Odendaal helped the party to set up information systems such as emails for the leaders, as well as the new website, www.congressofthepeople.org.za, and called on her business contacts to help with office furniture and equipment for the party.

She admits that she is “new to politics”, but vows to be a quick learner.

After she completed an executive programme at the Gordon Institute of Business Science with ANC secretary general Gwede Mantashe earlier this year, Odendaal sent her membership application to the ANC. She didn’t hear back or receive a membership card. “If I’m a member of the ANC, I’m resigning now,” she said.

In 2004, the first time she voted in the democratic South Africa, Odendaal voted for the United Democratic Movement. “I always go for the underdog,” she said.

Her job specifications as second deputy president still need to be fine-tuned, but Odendaal sees her role as helping to develop party structures and provide management expertise.

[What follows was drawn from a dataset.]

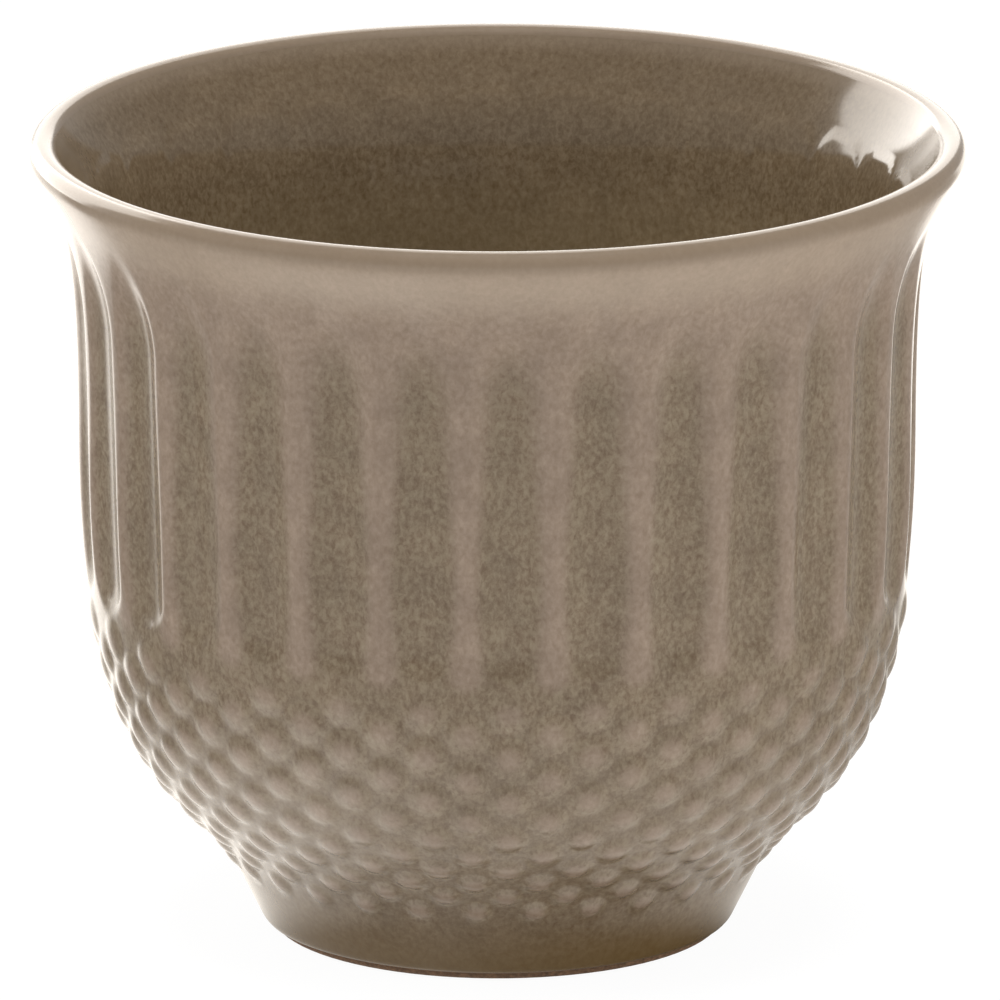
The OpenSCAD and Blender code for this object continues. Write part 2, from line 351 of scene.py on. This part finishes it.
# liner: the flutes show faintly inside as low ribs with crisp arched tops, in millimetres; its rows run from
# near the middle of the floor past two heights to the lip, with a short last step
liner = {
    "columns": 540, "topRise": 0.2, "lowRise": 0.06, "riseFrom": 62.0, "riseTo": 70.0,
    "ribWidthShare": 0.97, "edge": 0.1, "lowHeight": 30.0, "lowFade": 9.0, "topHeight": 69.2, "topFade": 3.2,
    "firstRow": 1.0, "heights": (28.0, 50.0), "rows": (26, 14, 46), "lastStep": 0.03, "backRows": 24,
}


def ribRelief(height, turns):
    # rise of a rib behind each flute: bump / (bump + edge), where the bump is an arch less the squared
    # distance from the middle, so that it is flat across with quick edges; it is higher towards its top
    across = np.abs(fromMiddle(turns)) / (pitch / 2) / liner["ribWidthShare"]
    fadeTop = np.clip((liner["topHeight"] - height) / liner["topFade"], 0, 1)
    fadeLow = np.clip((height - liner["lowHeight"]) / liner["lowFade"], 0, 1)
    bump = np.clip(rounded(fadeTop) * rounded(fadeLow) - across ** 2, 0, None)
    upper = ramp(height, liner["riseFrom"], liner["riseTo"]) ** 2
    rise = liner["lowRise"] + (liner["topRise"] - liner["lowRise"]) * upper
    return rise * bump / (bump + liner["edge"])


def makeLinerGlaze():
    # the inner outline with low ribs raised on it, closed by a back that lies on the clay
    columns = liner["columns"]
    turns = np.linspace(0, 2 * math.pi, columns, endpoint=False)
    along = lengthAlong(innerLine)
    total = along[-1]
    low, high = (np.interp(h, innerLine[:, 1], along) for h in liner["heights"])
    stops = (liner["firstRow"], low, high, total - liner["lastStep"])
    spans = [np.linspace(*span)[1:] for span in zip(stops, stops[1:], liner["rows"])]
    lengths = np.r_[liner["firstRow"], np.concatenate(spans), total]
    place, normal = sampled(innerLine, lengths)
    radius, height, inward = (acrossColumns(part, columns) for part in (place[:, 0], place[:, 1], normal))
    rise = ribRelief(height, turns)
    inside = np.stack([radius, height], -1) + inward * rise[..., None]
    backPlace, backNormal = sampled(innerLine, np.linspace(liner["firstRow"], total, liner["backRows"])[::-1])
    back = acrossColumns(backPlace - backNormal * backDepth, columns)
    places = np.vstack([inside, back])
    relief = np.vstack([rise / liner["topRise"], np.zeros(back.shape[:2])])
    poles = [(0, 0, floorHeight * mm), (0, 0, (floorHeight - outline["glaze"]) * mm)]
    piece = makeMesh("linerGlaze", turnedPoints(places, downRows(turns, len(places))), relief, poles,
                     facesOut=False, sharpRows=(len(lengths) - 1,))
    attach(piece, "root")
    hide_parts("liner_glaze")
    return piece


# glaze in the recess under the foot: the radii of its rings below and above, in millimetres
footPatch = {"radius": 15.7, "lowRings": (4.0, 9.0, 13.0), "topRing": 9.0, "rounding": 0.3, "columns": 144,
             "cornerSteps": 6, "relief": 0.4}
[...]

The party is scheduled to launch its election manifesto in Port Elizabeth on January 24.

The voices in support

Alinah Soaisa (45), unemployed, Botshabelo, Free State

I joined because what they’re saying is what I want to hear. They encourage young people to stay away from drugs and prioritise education. I have always supported Mosioua Lekota and Charlotte Lobe, so I was happy when I watched the announcement of the new leadership. I was a card-carrying member of the ANC in Botshabelo but I was not active in politics.

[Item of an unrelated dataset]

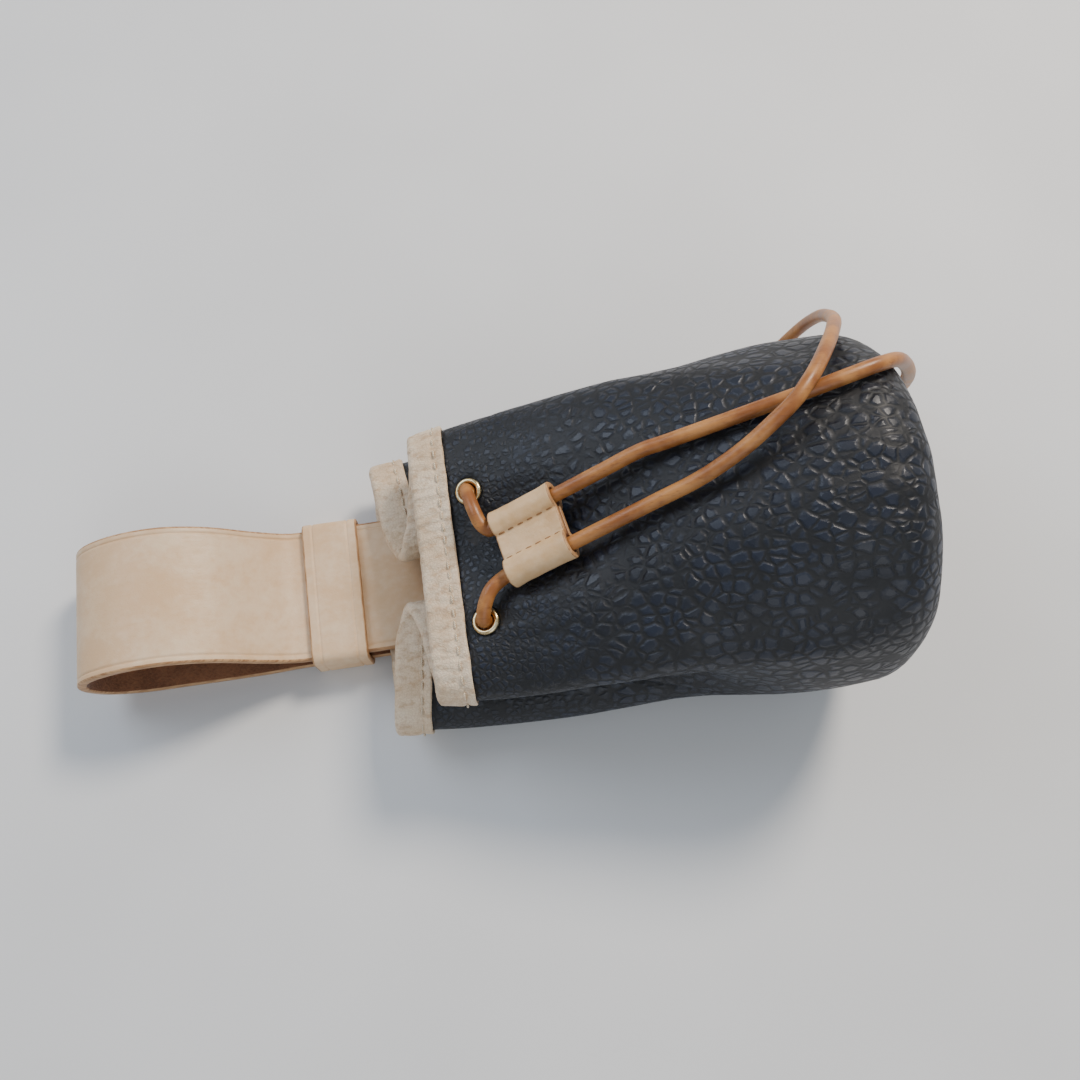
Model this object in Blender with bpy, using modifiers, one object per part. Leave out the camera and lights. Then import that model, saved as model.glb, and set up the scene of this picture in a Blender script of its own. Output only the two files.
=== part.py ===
"""Kinchaku: a leather drawstring pouch with a belt loop, lying on its back.

The frame: +X runs from the mouth to the base, +Y across the pouch, +Z up from the surface that it
lies on. The origin is at the middle of the footprint. Everything is in metres.
"""
import math

import bmesh
import bpy
from mathutils import Matrix, Vector

# ---------------------------------------------------------------- driving dimensions
GAP = 0.0003  # clearance that touching pieces keep
WALL = 0.0016  # soft leather of the body and the base
BASE_X = 0.1150  # outer face of the base
BASE_ROUND = 0.014  # radius where the wall turns into the base
HALF_WIDTH = 0.0467  # of the body's round end, at the middle of the wall
ROUND_TOP_Z = 0.0890
ROUND_BOTTOM_Z = -0.0040  # the round end sinks to this below its flat, and the floor flattens it
ROUND_CENTRE_Z = (ROUND_TOP_Z + ROUND_BOTTOM_Z) / 2
PLEAT_END = 0.95  # the pleats have opened out this far along the body
PLEAT_SPREAD = 0.10  # how far the half open pleats push the sides out at mid length
FRONT_RIM_X = -0.0115  # the front's rim is pulled back, the back's lies flat
BACK_RIM_X = -0.0260
MOUTH_SHIFT_Y = 0.0015  # the mouth lies a little to one side
STRAP_SEAT = 0.0047  # how far the strap under the back lifts it near the mouth
BINDING_STEP = 0.0016  # the back drops onto the strap by this behind the binding

EYELET_IN = 0.0145  # from the rim to an eyelet's centre
EYELET_HOLE_R = 0.0023
EYELET_BARREL_R = 0.0027
EYELET_FLANGE_R = 0.0038

BINDING_LEAF = 0.0011
BINDING_DEPTH = 0.0088
BINDING_GAP = 0.0005  # the leaves are flat across the rim, the wall between them curves

STRAP_WIDTH = 0.0400
STRAP_THICK = 0.0026
STRAP_Y = 0.0060  # the strap's middle line
STRAP_END_X = 0.0110  # both ends of the strap are sewn to the back here

KEEPER_THICK = 0.0016
KEEPER_X = (-0.0502, -0.0337)
KEEPER_HEIGHT = 0.0142

CORD_R = 0.0019
CHANNEL_SPACING = 0.0140
STOPPER_LENGTH = 0.0185
STOPPER_LEATHER = 0.0016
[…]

Matloa Matlhora (32), student, Thabazimbi, Limpopo

I was a South African Communist Party member until I joined Cope. I’m happy that we now have solid policy documents and the national leadership to take us to next year’s elections. Cope created hope that our voices will be heard -- we’re involved in deciding how the party should be run.

Kerileng Cwaile (25), unemployed, Kimberley, Northern Cape

I chose Cope because I want it to reduce the power of the ANC. I’m excited about Cope policies because they are planning to accelerate skills development and maybe young people like myself will benefit from that. I have now recruited 366 ANC members from my branch and my family has also joined Cope.

Haseline van Vught (44), data capturer, Uitenhage, Eastern Cape

I listened to [Terror] Lekota’s speech the first day that he spoke about this and I thought: “This man put money aside. He put his life at risk to reach out to us.” We have our dignity and we have our values. The Cope policies are significant. If you look at the leadership you will see that they believe in equality in terms of race and gender. The people who belong to Cope are disciplined and treat one another with respect. I have never belonged to the ANC. I was part of the Independent Democrats but left because there was too much infighting.

Paul Hujl (24), economics student,
Grahamstown, Eastern Cape

The Freedom Charter is a good instrument but the ANC has not implemented it properly. I have always been a fan of Terror [Lekota] -- he has never been a yes-man, he is a man of integrity. He put his life in danger for this and I decided to follow him. Cope must transform the country, which we pretend is people-focused but is not. Then we will see a change from the barbaric and archaic practices of the ANC. I made a conscious decision not to vote in the previous national election because no party appealed to me.